And so we don't know how to control its spillover, say, into radical political belief, but just saying don't do that or, you know—you know what I mean—it's not wrestling with the problem because, first of all, you don't want to be not disgusted by things. That's a really bad idea.

But by the same token, you know, if you get too radical about that, you get too orderly, then not, you know, if you're anorexic, you can't even stand your own body. That's really not a good thing, you know? Because the anorexic I've worked with, they often talk about their fantasies, and they look at their body, and what they see is like corruptible flesh, basically. And they have fantasies about purity, and the purity is they want to reduce themselves to bone, you know?

Because bone is white and it's pure, and it doesn't have this sort of corruptible flesh hanging off it. And, you know, that seems to go along with fairly severe perceptual aberration. So, because anorexics don't really seem to be able to look at their body as a whole, what they seem to do is focus obsessively on parts, and they can never really get the parts together.

So, you know, and I don't exactly know how that's associated with disgust either, except that that hyper— you know, that hyper-alertness and hyper-concentration could easily be associated with analysis of things that might be disgusting and dangerous.

Anyways, Frankl—the most ghastly moment of the 24 hours of camp life was the awakening, when at a still nocturnal hour, the three shrill blows of a whistle tore us pitilessly from our exhausted sleep and from the longings in our dreams. We then began the tussle with our wet shoes into which we could scarcely force our feet, which were sore and swollen with edema.

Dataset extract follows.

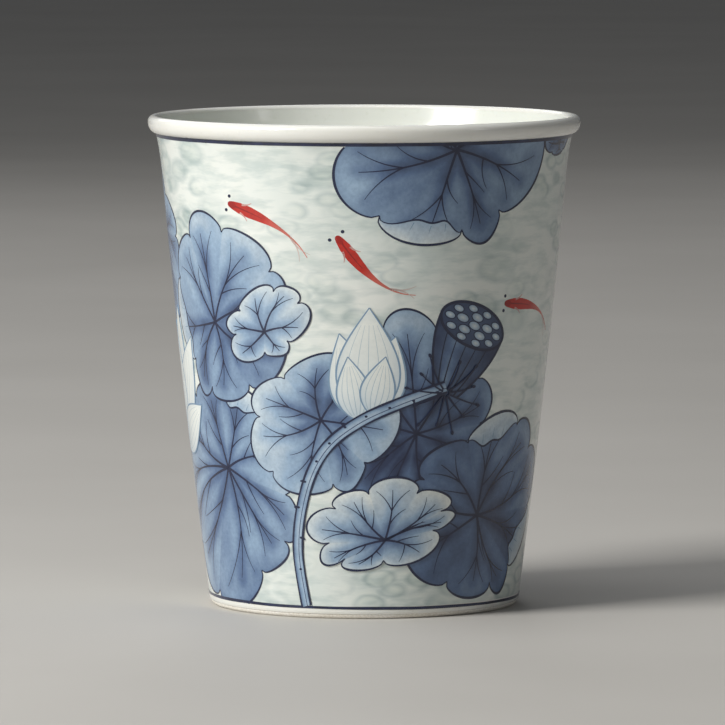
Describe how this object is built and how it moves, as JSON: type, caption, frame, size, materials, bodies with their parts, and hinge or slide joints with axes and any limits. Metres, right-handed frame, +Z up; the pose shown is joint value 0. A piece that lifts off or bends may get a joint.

And there were the usual moans and groans about petty troubles such as the snapping of wires that replaced shoelaces. One morning I heard someone whom I knew to be brave and dignified cry like a child because he finally had to go to the snowy marching grounds in his bare feet as his shoes were too shrunken for him to wear.

In these ghastly moments, I found a little bit of comfort, a small piece of bread, which I drew out of my pocket and munched with absorbed delight. A lot of what happened in the gag camps was that, you know, these people that were put in the camps were put into work brigades.

You know, so there was a huge canal that was dug in the Soviet Union, I believe it was in the 30s, and, um, I believe—I don't remember the canal's name at the moment—unfortunately, but they killed 300,000 people in three months building it. And because they were pickaxing dirt in the brutal cold to build this canal, you know, because it had to be done now, and, you know, according to Solzhenitsyn's description, by the time they finished the canal, well, 300,000 people had died, but it was too shallow to be useful for the purpose they wanted to put it to.

So, basically, it was built but never used. And so then you think, well, what was the purpose of the canal if it was never used? And the answer to that is the purpose of the canal was to kill 300,000 people while they were working on it, you know? And if you think that people can't have such purposes, then you're not thinking very hard because they certainly can, and Stalin certainly did.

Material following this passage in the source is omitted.